Hi, I’m Star Parker. And on September the ninth, President Biden announced that all federal workers, government contractors, and all employers with a hundred employees or more had to be vaccinated against COVID-19. 

Well, the concerns were already in the Black community, but now they’re starting to hit the headlines because people are being forced to take a vaccine. 

The unionized media wanted us to believe that it was all the Magaites, the Trump supporters, who were suspicious of these new vaccines, but Black folks, they’ve had hesitations all along and their concerns were under radar until President Biden decided that we’re going to make you do this. He’s losing patience, he said.

And New York city then became the first major city to force vaccination proof before you’re allowed to eat inside a restaurant or enter into a public facility. 

Well, these edicts aren’t going too well for the Biden administration, nor the mayor of New York City, as African-Americans are now being segregated out of federal work and out of public places, including restaurants.

You may have seen that skirmish at that New York city restaurant, it went viral and then it lit black lives matters to take to the streets that blacks have been venting these things, uh, behind the closed doors.

But now they’re venting them out loud. 

You know, I was in New York city the weekend of September 11th, and I saw firsthand what this was looking like. 

And I knew that it would be a problem. It was the first weekend that the new VAX proof edict came into play and the vaccinated were inside and the unvaccinated were outside. 

Oh boy. And if you didn’t have a VAX card, you weren’t getting in. 

And the folks not getting in were disproportionately African-American.

Even rapper Nicki Minaj found out the hard way that no one is allowed to ask any questions of the elite of elite politicians or of the elite politicians’  scientists, anyone who dares even ask about any side effects of the vaccine gets canceled or shamed.

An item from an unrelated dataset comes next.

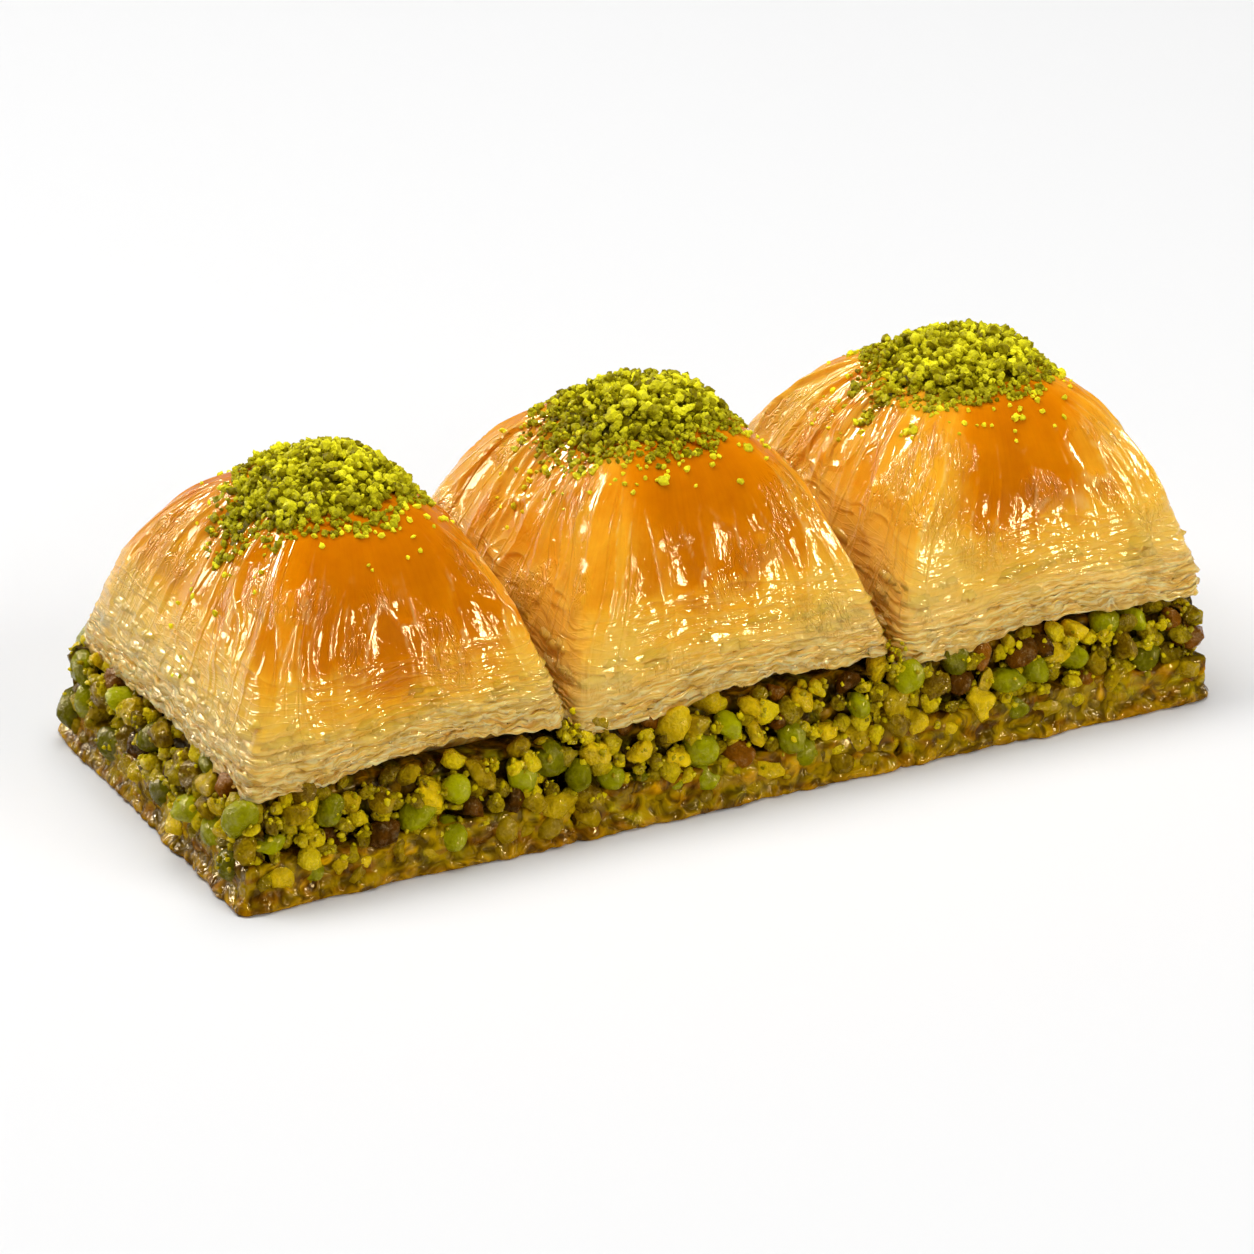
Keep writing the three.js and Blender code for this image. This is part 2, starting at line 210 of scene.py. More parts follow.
class Shader:
    """A material whose one Principled shader is fed by a few small helpers."""

    def __init__(self, name, **settings):
        self.material = bpy.data.materials.new(name)
        self.material.use_nodes = True
        self.nodes = self.material.node_tree.nodes
        self.links = self.material.node_tree.links
        self.surface = self.nodes["Principled BSDF"]
        for key, value in settings.items():
            self.surface.inputs[key.replace("_", " ")].default_value = value

    def link(self, output, socket):
        self.links.new(output, self.surface.inputs[socket])

    def attribute(self, name, output="Fac"):
        node = self.nodes.new("ShaderNodeAttribute")
        node.attribute_name = name
        return node.outputs[output]

    def noise(self, scale, detail=3.0, roughness=0.5, stretch=(1, 1, 1), distortion=0.0, along=None):
        """Noise with so many features per millimetre, in space or along an attribute in millimetres."""
        mapping = self.nodes.new("ShaderNodeMapping")
        if along is None:
            place = self.nodes.new("ShaderNodeTexCoord").outputs["Object"]
            mapping.inputs["Scale"].default_value = [part / MM for part in stretch]
        else:
            place = self.attribute(along, "Vector")
            mapping.inputs["Scale"].default_value = stretch
        self.links.new(place, mapping.inputs["Vector"])
        node = self.nodes.new("ShaderNodeTexNoise")
        node.inputs["Scale"].default_value = scale
        node.inputs["Detail"].default_value = detail
        node.inputs["Roughness"].default_value = roughness
        node.inputs["Distortion"].default_value = distortion
        self.links.new(mapping.outputs["Vector"], node.inputs["Vector"])
        return node.outputs["Fac"]

    def edges(self, along, scale, width):
        """1 on thin lines between cells along an attribute, 0 inside them."""
        node = self.nodes.new("ShaderNodeTexVoronoi")
        node.feature = "DISTANCE_TO_EDGE"
        node.inputs["Scale"].default_value = scale
        self.links.new(self.attribute(along, "Vector"), node.inputs["Vector"])
        return self.ramp(node.outputs["Distance"], (0.0, (1, 1, 1)), (width, (0, 0, 0)))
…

Yet, there are a lot of questions that people of all races and all ages and all affiliations have about the vaccine and their rush into the vaccine. They have questions like why does someone have to get the vaccine if they’ve already had COVID and they have natural antibodies? They want to know: what about the side effects of those with pre-existing medical conditions that might be on some type of medicine already that could conflict with the vaccine?

Then they’re asking questions like why the pharmaceutical companies producing the vaccines are so hostile to natural or time-tested drugs that some doctors say they’re effective in treating COVID-19.

Record numbers of Americans now are seeking exemption. They’re trying to get information about religious exemptions, medical exemptions, but the government has very limited answers on these questions. Yet these are the same politicians that are pushing you to get that vaccination, to not allow the unvaccinated to work. 

You’re not going to be able to fly.

You’re not going to go to your favorite concert or your favorite restaurant. 

Well, many folks, including me, don’t believe that forced vaccinations are consistent with freedom and living in a free country. Health freedom is a battle. I suppose we’re going to have to debate in the courts. 

Maybe we’ll be debating this even long after we’ve reached herd immunity and COVID-19 is a virus of the past.